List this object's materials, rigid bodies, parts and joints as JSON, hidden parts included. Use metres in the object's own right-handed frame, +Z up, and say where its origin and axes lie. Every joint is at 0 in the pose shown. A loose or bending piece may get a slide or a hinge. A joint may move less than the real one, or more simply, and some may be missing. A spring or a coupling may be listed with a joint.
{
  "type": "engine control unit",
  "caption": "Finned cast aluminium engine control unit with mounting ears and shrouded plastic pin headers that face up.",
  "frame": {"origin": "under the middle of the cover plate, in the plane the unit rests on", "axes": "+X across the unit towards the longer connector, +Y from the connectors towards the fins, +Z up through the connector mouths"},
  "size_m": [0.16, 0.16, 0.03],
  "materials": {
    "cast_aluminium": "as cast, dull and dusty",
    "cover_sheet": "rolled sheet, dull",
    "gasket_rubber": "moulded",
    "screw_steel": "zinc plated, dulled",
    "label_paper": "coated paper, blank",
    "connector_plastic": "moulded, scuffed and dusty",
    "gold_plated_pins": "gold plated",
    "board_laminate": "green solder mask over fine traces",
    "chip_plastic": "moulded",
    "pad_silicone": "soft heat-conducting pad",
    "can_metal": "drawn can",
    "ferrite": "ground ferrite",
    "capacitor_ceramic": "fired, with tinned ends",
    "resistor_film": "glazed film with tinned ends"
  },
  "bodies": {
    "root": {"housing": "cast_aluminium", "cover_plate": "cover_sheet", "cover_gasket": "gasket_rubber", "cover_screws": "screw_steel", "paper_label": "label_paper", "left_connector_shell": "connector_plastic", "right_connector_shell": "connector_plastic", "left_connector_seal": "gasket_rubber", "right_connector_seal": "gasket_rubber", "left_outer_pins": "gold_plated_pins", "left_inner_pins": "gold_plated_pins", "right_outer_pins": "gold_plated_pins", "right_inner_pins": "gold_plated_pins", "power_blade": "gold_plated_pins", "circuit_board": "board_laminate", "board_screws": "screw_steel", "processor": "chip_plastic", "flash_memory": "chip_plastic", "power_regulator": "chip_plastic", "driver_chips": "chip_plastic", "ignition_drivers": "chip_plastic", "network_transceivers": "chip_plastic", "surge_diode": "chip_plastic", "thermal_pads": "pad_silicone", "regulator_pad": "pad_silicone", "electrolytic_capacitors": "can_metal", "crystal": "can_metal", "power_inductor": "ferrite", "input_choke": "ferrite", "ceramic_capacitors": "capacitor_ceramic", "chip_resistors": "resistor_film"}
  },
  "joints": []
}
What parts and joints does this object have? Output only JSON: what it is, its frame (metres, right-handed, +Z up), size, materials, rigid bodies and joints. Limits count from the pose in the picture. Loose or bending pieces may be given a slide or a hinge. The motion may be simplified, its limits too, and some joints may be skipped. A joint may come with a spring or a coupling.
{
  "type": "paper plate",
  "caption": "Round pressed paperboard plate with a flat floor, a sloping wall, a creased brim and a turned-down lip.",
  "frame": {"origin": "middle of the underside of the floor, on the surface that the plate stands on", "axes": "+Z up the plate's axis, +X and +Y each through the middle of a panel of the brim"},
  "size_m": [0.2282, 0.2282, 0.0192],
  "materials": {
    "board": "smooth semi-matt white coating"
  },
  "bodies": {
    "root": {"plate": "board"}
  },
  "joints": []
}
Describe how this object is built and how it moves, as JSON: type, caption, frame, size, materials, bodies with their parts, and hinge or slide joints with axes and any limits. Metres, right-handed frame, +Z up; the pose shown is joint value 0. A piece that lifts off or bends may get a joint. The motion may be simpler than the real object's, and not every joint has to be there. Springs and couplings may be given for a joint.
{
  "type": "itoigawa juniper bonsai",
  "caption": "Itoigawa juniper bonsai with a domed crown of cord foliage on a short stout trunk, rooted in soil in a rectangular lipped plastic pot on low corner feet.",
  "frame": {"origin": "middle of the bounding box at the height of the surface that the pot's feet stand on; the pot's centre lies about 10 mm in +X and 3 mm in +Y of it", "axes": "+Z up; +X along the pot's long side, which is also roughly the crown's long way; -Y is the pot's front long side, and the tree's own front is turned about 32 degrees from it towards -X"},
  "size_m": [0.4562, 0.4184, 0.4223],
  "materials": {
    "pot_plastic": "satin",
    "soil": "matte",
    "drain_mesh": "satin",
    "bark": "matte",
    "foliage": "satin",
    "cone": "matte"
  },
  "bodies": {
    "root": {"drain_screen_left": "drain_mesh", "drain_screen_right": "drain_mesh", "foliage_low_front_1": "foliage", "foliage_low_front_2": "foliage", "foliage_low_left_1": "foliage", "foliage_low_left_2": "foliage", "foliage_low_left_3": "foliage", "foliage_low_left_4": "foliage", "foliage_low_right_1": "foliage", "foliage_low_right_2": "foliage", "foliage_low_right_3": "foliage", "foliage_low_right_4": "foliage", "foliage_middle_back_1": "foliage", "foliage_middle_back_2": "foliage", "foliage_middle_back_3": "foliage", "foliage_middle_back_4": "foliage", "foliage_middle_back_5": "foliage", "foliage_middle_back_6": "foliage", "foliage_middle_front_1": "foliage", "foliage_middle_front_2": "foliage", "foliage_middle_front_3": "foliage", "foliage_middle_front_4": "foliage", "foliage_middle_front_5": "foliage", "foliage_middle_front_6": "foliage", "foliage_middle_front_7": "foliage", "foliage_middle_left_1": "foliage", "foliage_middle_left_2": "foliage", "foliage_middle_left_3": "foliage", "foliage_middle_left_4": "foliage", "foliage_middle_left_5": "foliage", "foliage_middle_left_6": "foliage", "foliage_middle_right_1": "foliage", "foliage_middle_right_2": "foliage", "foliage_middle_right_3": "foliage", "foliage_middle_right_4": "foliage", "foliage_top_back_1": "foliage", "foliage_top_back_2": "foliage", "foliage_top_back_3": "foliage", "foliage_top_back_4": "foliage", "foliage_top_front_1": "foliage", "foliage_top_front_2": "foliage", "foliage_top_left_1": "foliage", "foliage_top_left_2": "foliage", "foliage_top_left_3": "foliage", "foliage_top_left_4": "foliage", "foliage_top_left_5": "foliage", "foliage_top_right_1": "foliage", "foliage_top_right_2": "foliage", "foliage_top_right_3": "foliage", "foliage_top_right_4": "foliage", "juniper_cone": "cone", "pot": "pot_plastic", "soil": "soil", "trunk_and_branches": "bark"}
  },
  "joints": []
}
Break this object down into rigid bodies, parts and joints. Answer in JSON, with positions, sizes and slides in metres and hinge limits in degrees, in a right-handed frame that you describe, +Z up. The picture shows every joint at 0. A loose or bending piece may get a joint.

--

Every entry must be retyped in full, exactly as given.

Full solution
List this object's materials, rigid bodies, parts and joints as JSON, hidden parts included. Use metres in the object's own right-handed frame, +Z up, and say where its origin and axes lie. Every joint is at 0 in the pose shown. A loose or bending piece may get a slide or a hinge. A joint may move less than the real one, or more simply, and some may be missing. A spring or a coupling may be listed with a joint.
{
  "type": "engine control unit",
  "caption": "Finned cast aluminium engine control unit with mounting ears and shrouded plastic pin headers that face up.",
  "frame": {"origin": "under the middle of the cover plate, in the plane the unit rests on", "axes": "+X across the unit towards the longer connector, +Y from the connectors towards the fins, +Z up through the connector mouths"},
  "size_m": [0.16, 0.16, 0.03],
  "materials": {
    "cast_aluminium": "as cast, dull and dusty",
    "cover_sheet": "rolled sheet, dull",
    "gasket_rubber": "moulded",
    "screw_steel": "zinc plated, dulled",
    "label_paper": "coated paper, blank",
    "connector_plastic": "moulded, scuffed and dusty",
    "gold_plated_pins": "gold plated",
    "board_laminate": "green solder mask over fine traces",
    "chip_plastic": "moulded",
    "pad_silicone": "soft heat-conducting pad",
    "can_metal": "drawn can",
    "ferrite": "ground ferrite",
    "capacitor_ceramic": "fired, with tinned ends",
    "resistor_film": "glazed film with tinned ends"
  },
  "bodies": {
    "root": {"housing": "cast_aluminium", "cover_plate": "cover_sheet", "cover_gasket": "gasket_rubber", "cover_screws": "screw_steel", "paper_label": "label_paper", "left_connector_shell": "connector_plastic", "right_connector_shell": "connector_plastic", "left_connector_seal": "gasket_rubber", "right_connector_seal": "gasket_rubber", "left_outer_pins": "gold_plated_pins", "left_inner_pins": "gold_plated_pins", "right_outer_pins": "gold_plated_pins", "right_inner_pins": "gold_plated_pins", "power_blade": "gold_plated_pins", "circuit_board": "board_laminate", "board_screws": "screw_steel", "processor": "chip_plastic", "flash_memory": "chip_plastic", "power_regulator": "chip_plastic", "driver_chips": "chip_plastic", "ignition_drivers": "chip_plastic", "network_transceivers": "chip_plastic", "surge_diode": "chip_plastic", "thermal_pads": "pad_silicone", "regulator_pad": "pad_silicone", "electrolytic_capacitors": "can_metal", "crystal": "can_metal", "power_inductor": "ferrite", "input_choke": "ferrite", "ceramic_capacitors": "capacitor_ceramic", "chip_resistors": "resistor_film"}
  },
  "joints": []
}
What parts and joints does this object have? Output only JSON: what it is, its frame (metres, right-handed, +Z up), size, materials, rigid bodies and joints. Limits count from the pose in the picture. Loose or bending pieces may be given a slide or a hinge. The motion may be simplified, its limits too, and some joints may be skipped. A joint may come with a spring or a coupling.
{
  "type": "paper plate",
  "caption": "Round pressed paperboard plate with a flat floor, a sloping wall, a creased brim and a turned-down lip.",
  "frame": {"origin": "middle of the underside of the floor, on the surface that the plate stands on", "axes": "+Z up the plate's axis, +X and +Y each through the middle of a panel of the brim"},
  "size_m": [0.2282, 0.2282, 0.0192],
  "materials": {
    "board": "smooth semi-matt white coating"
  },
  "bodies": {
    "root": {"plate": "board"}
  },
  "joints": []
}
Describe how this object is built and how it moves, as JSON: type, caption, frame, size, materials, bodies with their parts, and hinge or slide joints with axes and any limits. Metres, right-handed frame, +Z up; the pose shown is joint value 0. A piece that lifts off or bends may get a joint. The motion may be simpler than the real object's, and not every joint has to be there. Springs and couplings may be given for a joint.
{
  "type": "itoigawa juniper bonsai",
  "caption": "Itoigawa juniper bonsai with a domed crown of cord foliage on a short stout trunk, rooted in soil in a rectangular lipped plastic pot on low corner feet.",
  "frame": {"origin": "middle of the bounding box at the height of the surface that the pot's feet stand on; the pot's centre lies about 10 mm in +X and 3 mm in +Y of it", "axes": "+Z up; +X along the pot's long side, which is also roughly the crown's long way; -Y is the pot's front long side, and the tree's own front is turned about 32 degrees from it towards -X"},
  "size_m": [0.4562, 0.4184, 0.4223],
  "materials": {
    "pot_plastic": "satin",
    "soil": "matte",
    "drain_mesh": "satin",
    "bark": "matte",
    "foliage": "satin",
    "cone": "matte"
  },
  "bodies": {
    "root": {"drain_screen_left": "drain_mesh", "drain_screen_right": "drain_mesh", "foliage_low_front_1": "foliage", "foliage_low_front_2": "foliage", "foliage_low_left_1": "foliage", "foliage_low_left_2": "foliage", "foliage_low_left_3": "foliage", "foliage_low_left_4": "foliage", "foliage_low_right_1": "foliage", "foliage_low_right_2": "foliage", "foliage_low_right_3": "foliage", "foliage_low_right_4": "foliage", "foliage_middle_back_1": "foliage", "foliage_middle_back_2": "foliage", "foliage_middle_back_3": "foliage", "foliage_middle_back_4": "foliage", "foliage_middle_back_5": "foliage", "foliage_middle_back_6": "foliage", "foliage_middle_front_1": "foliage", "foliage_middle_front_2": "foliage", "foliage_middle_front_3": "foliage", "foliage_middle_front_4": "foliage", "foliage_middle_front_5": "foliage", "foliage_middle_front_6": "foliage", "foliage_middle_front_7": "foliage", "foliage_middle_left_1": "foliage", "foliage_middle_left_2": "foliage", "foliage_middle_left_3": "foliage", "foliage_middle_left_4": "foliage", "foliage_middle_left_5": "foliage", "foliage_middle_left_6": "foliage", "foliage_middle_right_1": "foliage", "foliage_middle_right_2": "foliage", "foliage_middle_right_3": "foliage", "foliage_middle_right_4": "foliage", "foliage_top_back_1": "foliage", "foliage_top_back_2": "foliage", "foliage_top_back_3": "foliage", "foliage_top_back_4": "foliage", "foliage_top_front_1": "foliage", "foliage_top_front_2": "foliage", "foliage_top_left_1": "foliage", "foliage_top_left_2": "foliage", "foliage_top_left_3": "foliage", "foliage_top_left_4": "foliage", "foliage_top_left_5": "foliage", "foliage_top_right_1": "foliage", "foliage_top_right_2": "foliage", "foliage_top_right_3": "foliage", "foliage_top_right_4": "foliage", "juniper_cone": "cone", "pot": "pot_plastic", "soil": "soil", "trunk_and_branches": "bark"}
  },
  "joints": []
}
Break this object down into rigid bodies, parts and joints. Answer in JSON, with positions, sizes and slides in metres and hinge limits in degrees, in a right-handed frame that you describe, +Z up. The picture shows every joint at 0. A loose or bending piece may get a joint.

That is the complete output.